TARGETING HISTORY AND MEMORY
Kosovo

Almost exclusively focusing their investigation on Slobodan Milošević’s role in the mass deportations and murders of Kosovo Albanians, ICTY prosecutors failed in 1999 to investigate the systematic destruction of cultural and religious buildings in Kosovo. Thanks, however to the efforts of two American academic experts, András Riedlmayer and Andrew Herscher, the destruction of cultural and religious property was eventually addressed in three trials relating to Kosovo at the ICTY.

The first, of the former Serbian and Yugoslav president Slobodan Milošević, ended prematurely with his death. In the other two trials Serbian political, military and police officials (with the exception of Milan Milutinović, who was acquitted) were found guilty on charges that included persecution on political, religious and racial grounds through the wanton destruction of cultural monuments and religious facilities of Kosovo Albanians.

According to the evidence called at those trials, as many as 225 of the 607 religious facilities registered by the local Islamic Community were completely or partially destroyed. The ICTY judges found beyond any reasonable doubt that the mere fact those religious buildings were targeted established a discriminatory intent on the part of the perpetrators. It is clear, the judges noted, that they had a common goal: to permanently eliminate those members of the ethnic and religious communities whose monuments and shrines were being destroyed.

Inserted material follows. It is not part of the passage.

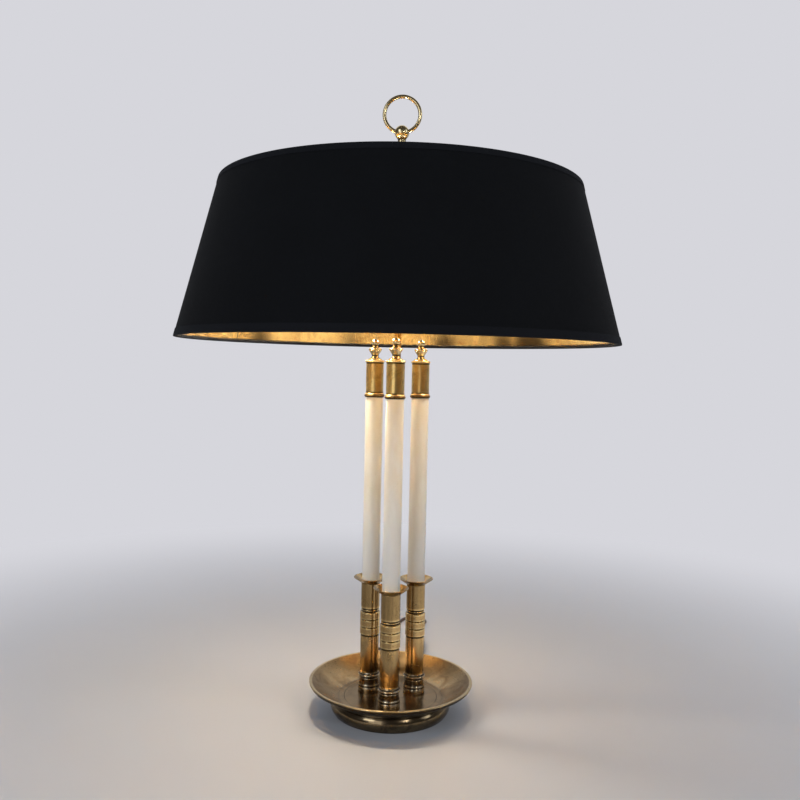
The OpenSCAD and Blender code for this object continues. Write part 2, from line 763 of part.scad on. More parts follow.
module switch_screws() {
    color([0.6, 0.6, 0.6]) translate([switch_x, switch_y, 0])
        at_switch_screws() translate([0, 0, 1])
            cylinder(r = screw_hole - fit, h = switch_z + screw_bite - 1);
}

module switch_rocker() {
    color([0.1, 0.07, 0.06]) translate([switch_x, switch_y, rocker_z]) rotate([rocker_on, 0, 0]) {
        translate([-rocker_w / 2, 0, 0]) rotate([90, 0, 90]) linear_extrude(rocker_w)
            polygon([
                [-rocker_len / 2, -0.5], [-4, -2], [4, -2], [rocker_len / 2, -0.5], [rocker_len / 2, 4.4],
                [0, 3.2], [-rocker_len / 2, 4.4]]);
        translate([-rocker_w / 2 - 1.6, 0, 0]) rotate([0, 90, 0])
            cylinder(r = rocker_pin, h = rocker_w + 3.2);
    }
}

foot_ring();
weight_ring();
felt_pad();
tray();
for (i = [1:3]) {
    column_base(i);
    column_stem(i);
    drip_pan(i);
    candle(i);
    candle_cap(i);
    finial(i);
}
tie_rods();
tie_nuts();
tie_washers();
centre_rod();
rod_nut();
rod_collar();
cluster_body();
cluster_cap();
cluster_screw();
lampholder(-1);  // lampholder_left
lampholder(1);  // lampholder_right
bulb(-1);  // bulb_left
bulb(1);  // bulb_right
bulb_bases();
inner_flex();
shade_carrier();
lock_ring();
clamp_key();
spider_hub();
spider_arms();
shade_wires();
shade_shell();
shade_lining();
shade_tapes();
knob();
ring_handle();
cord_bush();
cord_lead();
cord_coil();
cord_end();
plug_body();
plug_pins();
switch_base();
switch_cover();
switch_screws();
switch_rocker();
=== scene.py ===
"""A lit bouillotte lamp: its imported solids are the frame, and the pieces made here are what shows.

Lengths are written in millimetres and turned into metres where a mesh or a curve is made.
"""

from math import atan2, ceil, copysign, cos, degrees, dist, exp, hypot, inf, pi, radians, sin

import bmesh
import bpy
from mathutils import Matrix, Vector, noise


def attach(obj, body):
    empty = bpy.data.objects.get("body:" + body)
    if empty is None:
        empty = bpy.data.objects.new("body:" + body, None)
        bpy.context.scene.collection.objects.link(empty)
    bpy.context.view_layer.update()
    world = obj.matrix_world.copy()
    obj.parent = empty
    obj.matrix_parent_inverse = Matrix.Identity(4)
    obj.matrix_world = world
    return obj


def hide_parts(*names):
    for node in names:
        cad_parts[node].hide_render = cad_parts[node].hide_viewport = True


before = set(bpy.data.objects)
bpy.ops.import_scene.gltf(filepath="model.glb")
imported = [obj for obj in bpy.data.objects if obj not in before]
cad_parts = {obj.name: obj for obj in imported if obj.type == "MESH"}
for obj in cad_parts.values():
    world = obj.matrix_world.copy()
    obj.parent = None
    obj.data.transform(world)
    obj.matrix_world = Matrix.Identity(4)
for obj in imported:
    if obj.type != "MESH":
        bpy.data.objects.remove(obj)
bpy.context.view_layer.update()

MM = 0.001
TAU = 2 * pi

# ---- the lamp's sizes, as in its source

FOOT_R, FOOT_H, FOOT_IN = 70, 15, 59
TRAY_R, TRAY_Z, DISH, FLAT_R, RIM_W, RIM_H = 95, 16.5, 19.5, 60, 3.5, 4
RIM_Z = TRAY_Z + DISH
TRIO_R = 31
TRIO = [(TRIO_R * cos(a), TRIO_R * sin(a)) for a in map(radians, (270, 390, 510))]
BASE_R, BASE_H, STEM_R, TUBE_H = 12.9, 22.5, 10.9, 44.7
BANDS, BAND_H, BAND_OUT, NECK_H = 3, 9.1, 0.8, 33.6
TIE_HOLE = 3.05
STEM_Z = TRAY_Z + BASE_H
PAN_Z = STEM_Z + TUBE_H + BANDS * BAND_H + NECK_H
PAN_R, PAN_H = 20, 7
CANDLE_R, CANDLE_WALL, CANDLE_Z, CANDLE_LEN = 10.2, 1.2, PAN_Z + 1, 219
CAP_Z, CAP_R, CAP_H = CANDLE_Z + CANDLE_LEN, 10.3, 43.5
FINIAL_Z, FINIAL_H = CAP_Z + CAP_H, 25.3
ROD_R, ROD_BORE, ROD_LOW, ROD_TOP = 4, 2.6, 9, 655
ROD_FIT = ROD_R + 0.05               # the bore of what sits on the rod
KNOB_Z, KNOB_R, BALL_R, BALL_Z = ROD_TOP - 15, 5, 8.4, ROD_TOP + 12.5
RING_MID, RING_WIRE = 20.4, 2.2
RING_Z = BALL_Z + RING_MID
SHADE_LOW_R, SHADE_TOP_R, SHADE_Z, SHADE_H = 250, 204.5, 429, 173
SHADE_TOP = SHADE_Z + SHADE_H
WIRE_UP, WIRE_GAP, WIRE_R = 2.2, 3.91, 1.6
HUB_Z, HUB_R, HUB_T = 588, 18, 4
KEY_Z, KEY_A = 574, 45
CLUSTER_Z, CLUSTER_R, TILT = 478, 14, 15
STUB_END, HOLDER_R, HOLDER_LEN, HOLDER_IN = 24, 13, 46, 10.5
BULB_R, BULB_NECK, GLASS_LOW, GLASS_MID = 22.5, 9, 67.05, 93.55
CORD_D, CORD_Z, BUSH_R = 4.4, 6.5, 5
PLUG_X, PLUG_Z, PLUG_FRONT = -28, 6.9, 108
SWITCH_X, SWITCH_Y, SWITCH_W, SWITCH_LEN, SWITCH_SPLIT, SWITCH_H = 25, 206, 22, 56, 7, 16
COIL_X, COIL_Y = 40, 116


def add_object(name, data):
    made = bpy.data.objects.new(name, data)
    bpy.context.scene.collection.objects.link(made)
    return made


# ---- camera

CAMERA_TURN = radians(3)        # the lamp stands turned by this much
CAMERA_PLACE = Vector((0.0496, -0.946, 0.3999))
CAMERA_PITCH, CAMERA_YAW, CAMERA_ROLL = 0.0396, 0.0031, 0.0209
CAMERA_LENS, CAMERA_SHIFT = 36.917, 0.00125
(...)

Lawyers who defended the Serbian officials claimed that the Orthodox religious facilities in Kosovo had likewise been targeted, a claim which the Prosecution did not deny. In fact, the report by Riedlmayer and Herscher states that more than 80 Orthodox churches and monasteries in Kosovo were attacked in 1999, but most of those attacks occurred after the signing of the Kumanovo Agreement on 9 June of that year. The Kumanovo Agreement put an end to the armed conflict in Kosovo, and to the ICTY’s mandate to investigate and prosecute war crimes.